An Interview with Orquesta Bajofonderos

Music is at the heart of Arrabal. The show’s propulsive, electro-tango score (drawn from the music of Gustavo Santaolalla and his band Bajofondo) is played live by a five-piece ensemble. “Orquesta Bajofonderos,” as the band is called, is at the center of the action, playing for virtually all of Arrabal’s 90 minutes. Patricio “Tripa” Bonfiglio (Bandoneon) and Pablo Martín (Double Bass/Ronroco)—both professional musicians active at the center of Buenos Aires’ tango scene—took a few minutes out of rehearsal to talk with A.R.T. Publications & Artistic Programs Fellow Robert Duffley about tango’s rich history and experimental, evolving present.

Audiences of Arrabal enter the theater to find themselves in a milonga, with dancers and musicians all around them. For audiences who might not have visited a tango club before, what is a “milonga”?

TRIPA: Milonga is a lot of things. It’s a subgenre of tango, and it’s also a place where people go to dance tango. The word comes from African languages—along with other words like candombe, and tango, because the tango has roots, partly, in Africa, and also parts in Europe, the south of Italy, Spain, Poland. In Buenos Aires, at the end of the 19th century, there were a lot of immigrants—French, Italian, Russian, and Jewish people all living together. And tango comes out of that mixture, of all those peoples and cultures in one place, in Buenos Aires.

PABLO: The tango is a particular mix of all those pieces of things that people brought from their countries to Buenos Aires. The Bandoneon is a German instrument…

TRIPA: The strings come from Jewish and Eastern European music, the melancholy and lyric mood from Italy; there are elements of Spanish and African music. But it’s not a fusion. It’s a totally new thing, made by the people, not for the market.

PABLO: Tango comes from the music all those immigrant communities played in the big tenement houses. All those poor people, living together, invented it from scratch, and it’s greater than the sum of its parts.

Bajofondo, which created the music in Arrabal, is beloved in part for incorporating electronic elements into tango music. How does the addition of electronic music interact with tango’s history?

TRIPA: It’s similar to what we were talking about earlier—the mixture between different styles of music that formed tango in the first place. And Orquesta Bajofonderos is a mixture, too. Each of us has his past. I play traditional tango, and with my group, Rascasuelos, I also play new music. We have a milonga of our own.

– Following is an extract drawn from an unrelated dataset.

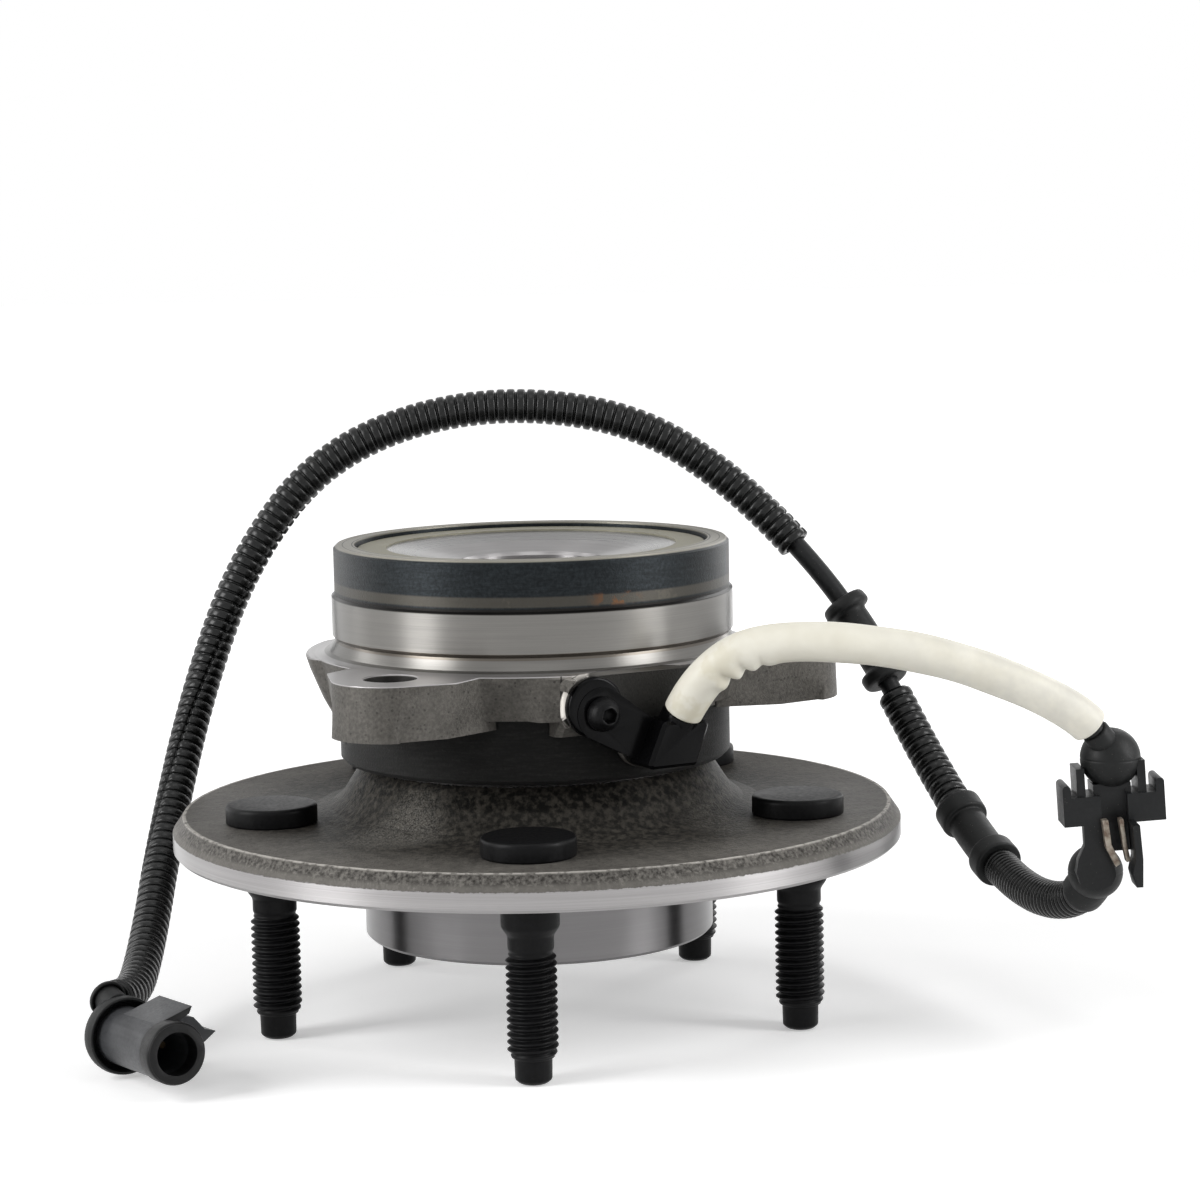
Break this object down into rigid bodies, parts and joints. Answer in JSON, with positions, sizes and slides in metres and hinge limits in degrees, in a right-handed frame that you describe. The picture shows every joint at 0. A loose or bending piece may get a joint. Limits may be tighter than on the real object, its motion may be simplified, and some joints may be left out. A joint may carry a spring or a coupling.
{
  "type": "wheel hub bearing",
  "caption": "Driven wheel hub unit: studded flange on tapered rollers in an eared bolt-on carrier, with a wheel speed sensor whose sleeved, conduit-covered cable ends in a plug.",
  "frame": {"origin": "on the hub axis at the flange's wheel-mounting face", "axes": "+Z along the hub axis towards the vehicle, through the knuckle pilot; +X towards the side that the sensor lead leaves to, close to one mounting ear; +Y completes the right-handed frame"},
  "size_m": [0.2565, 0.1812, 0.1527],
  "materials": {
    "forged_steel": "forged and part machined",
    "carrier_steel": "blued, forged and part machined",
    "bearing_steel": "ground",
    "black_steel": "black phosphate",
    "rusty_steel": "lightly rusted",
    "beige_shield": "matt coated",
    "magnet": "sintered",
    "black_rubber": "matt",
    "black_conduit": "satin",
    "black_plastic": "satin",
    "cream_sleeve": "satin, soiled",
    "brass_pins": "bright"
  },
  "bodies": {
    "carrier": {"carrier": "carrier_steel", "inboard_seal_lip": "black_rubber", "outboard_seal_case": "bearing_steel", "outboard_seal_lip": "black_rubber", "sensor_body": "black_plastic", "sensor_limiter": "rusty_steel", "sensor_screw": "black_steel", "sensor_o_ring": "black_rubber", "sensor_pole": "bearing_steel", "sensor_magnet": "magnet", "lead_cable": "black_rubber", "lead_sleeve": "cream_sleeve", "main_cable": "black_rubber", "lower_conduit": "black_conduit", "middle_conduit": "black_conduit", "upper_conduit": "black_conduit", "large_grommet": "black_rubber", "small_grommet": "black_rubber", "clip_body": "black_plastic", "clip_spring": "rusty_steel", "clip_upper_boot": "black_rubber", "clip_lower_boot": "black_rubber", "connector_boot": "black_rubber", "connector_housing": "black_plastic", "connector_pins": "brass_pins"},
    "hub": {"wheel_hub": "forged_steel", "wheel_studs": "black_steel", "outboard_cone": "bearing_steel", "inboard_cone": "bearing_steel", "tone_ring": "bearing_steel", "inboard_shield": "beige_shield"},
    "outboard_cage": {"outboard_cage": "bearing_steel", "outboard_rollers": "bearing_steel"},
    "inboard_cage": {"inboard_cage": "bearing_steel", "inboard_rollers": "bearing_steel"}
  },
  "joints": [
    {"name": "hub_spin", "type": "hinge", "parent": "carrier", "child": "hub", "pos_m": [0, 0, 0], "axis": [0, 0, 1], "continuous": true},
    {"name": "outboard_cage_spin", "type": "hinge", "parent": "carrier", "child": "outboard_cage", "pos_m": [0, 0, 0.0453], "axis": [0, 0, 1], "continuous": true},
    {"name": "inboard_cage_spin", "type": "hinge", "parent": "carrier", "child": "inboard_cage", "pos_m": [0, 0, 0.0611], "axis": [0, 0, 1], "continuous": true}
  ],
  "couplings": [
    {"joint": "outboard_cage_spin", "follows": "hub_spin", "ratio": 0.442},
    {"joint": "inboard_cage_spin", "follows": "hub_spin", "ratio": 0.442}
  ]
}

In a milonga, what is the relationship between the band, the dancers, and the audience?

PABLO: There is no audience. In a milonga, everyone dances. You can go to watch, but that’s rare—it’s a place to dance. Music, theater—I don’t know, thousands of years ago, there was no separation between audience and artists. When it was your turn, you danced; when it was your turn, you played; when it was your turn, you sang. And when it was your turn, you listened. Milonga is that. Something like 400, 500 years ago, theaters separated the stage and the people, but it wasn’t always that way.

TRIPA: The whole place is a show, which everybody together is part of. Some of them can be a little more orthodox, less open to change. But as a musician, for me, a milonga is place that I can try out new arrangements, new aesthetics, new music—I can see whether they work with the dancers. It feels like a laboratory—like you’re trying things all the time. It’s an investigation.

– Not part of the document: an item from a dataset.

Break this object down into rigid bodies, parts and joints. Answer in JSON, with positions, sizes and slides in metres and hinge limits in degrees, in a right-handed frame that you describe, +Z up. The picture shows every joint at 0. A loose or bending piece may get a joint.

How does this concept of mixture—between peoples, cultures, and histories—influence the structure of Arrabal?

PABLO: Arrabal is a new thing. Again, created from scratch. The show starts with a tango lesson, and the dancers come offstage and interact with people. The idea is that you experience everything—I remember when they called me to ask me to be a part of the show, they said, “You go through every state of emotion—through sexual arousal, through fear, crying, everything.”  It’s really sensitive for us. Especially, in one sense, because we’re living our recent history onstage. We all have someone we knew who suffered torture, who’s still missing. And we are professionals—we come here and do our job, but as soon as you pinch the nerve, we can start crying in a second. So it’s challenging, and also thrilling.

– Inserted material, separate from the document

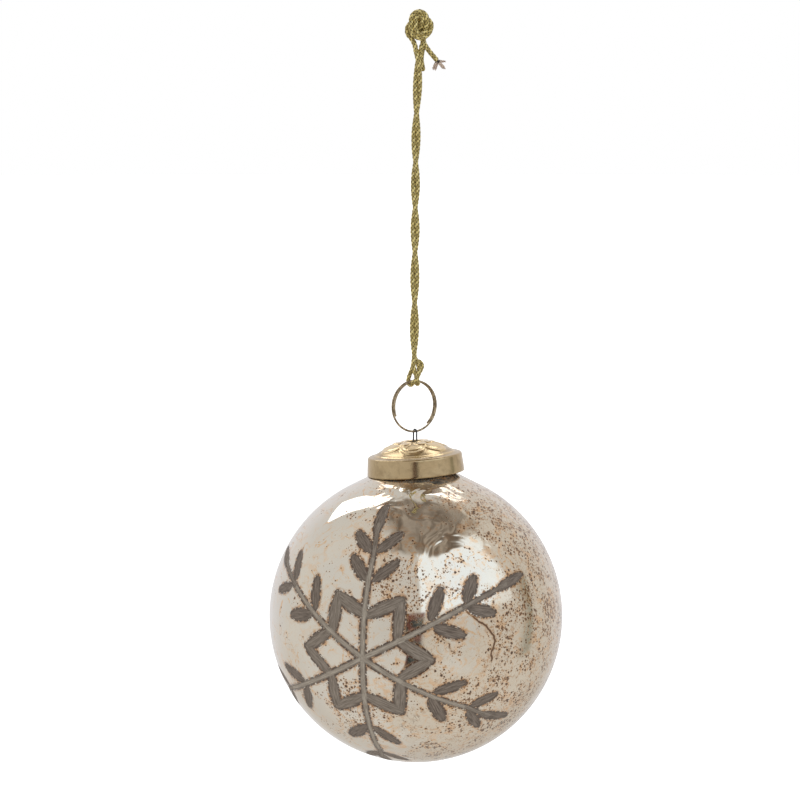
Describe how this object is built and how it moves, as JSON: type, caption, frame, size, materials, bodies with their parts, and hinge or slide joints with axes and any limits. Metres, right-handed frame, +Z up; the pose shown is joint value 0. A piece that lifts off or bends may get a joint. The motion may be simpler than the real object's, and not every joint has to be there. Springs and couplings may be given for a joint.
{
  "type": "glass ball ornament",
  "caption": "Hanging mirrored glass ball with an engraved snow crystal, stamped cap, spring wire hanger, split ring and knotted twisted cord.",
  "frame": {"origin": "between the two strands of the cord just under its top knot, where a hook carries the ornament", "axes": "+Z up along the hanging ornament, front of the ball towards -Y, +X to the right seen from the front"},
  "size_m": [0.1016, 0.1016, 0.261],
  "materials": {
    "mirrored_glass": "mirror coated inside, mottled with warm patina, engraved lines matt",
    "cap_metal": "satin stamped sheet",
    "spring_wire": "blackened",
    "ring_wire": "antique",
    "cord": "braided metallic thread"
  },
  "bodies": {
    "cord": {"cord_hitch": "cord", "cord_twist": "cord", "cord_loop": "cord", "cord_knot": "cord", "cord_tail_long": "cord", "cord_tail_short": "cord"},
    "ring": {"split_ring": "ring_wire"},
    "hanger": {"spring_hanger": "spring_wire"},
    "cap": {"cap": "cap_metal"},
    "ball": {"glass_ball": "mirrored_glass"}
  },
  "joints": [
    {"name": "ring_swing", "type": "hinge", "parent": "cord", "child": "ring", "pos_m": [-0.00139, -0.00038, -0.11545], "axis": [0.8387, 0.5446, 0], "range_deg": [-60, 60]},
    {"name": "hanger_swing", "type": "hinge", "parent": "ring", "child": "hanger", "pos_m": [-0.00139, -0.00038, -0.13295], "axis": [0.8387, 0.5446, 0], "range_deg": [-80, 80]},
    {"name": "cap_turn", "type": "hinge", "parent": "hanger", "child": "cap", "pos_m": [-0.0008, 0, -0.1473], "axis": [-0.0697, -0.0174, 0.9974], "continuous": true},
    {"name": "ball_pull_off", "type": "slide", "parent": "hanger", "child": "ball", "axis": [0, 0, -1], "range_m": [0, 0.03]}
  ]
}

TRIPA: It’s a bit of a catharsis for us. And on the other side, it’s also interesting to present this in the US—it’s important that people here know this history.

It’s a history that isn’t over, for you and so many others.

PABLO: It’s interesting for us, because we are the generation that is carrying the flag. We say, “Ni olvido, ni pardon,” like, “We don’t forget, and we don’t forgive,” and that’s the theme; never again. We don’t want this anywhere. Anywhere in the world.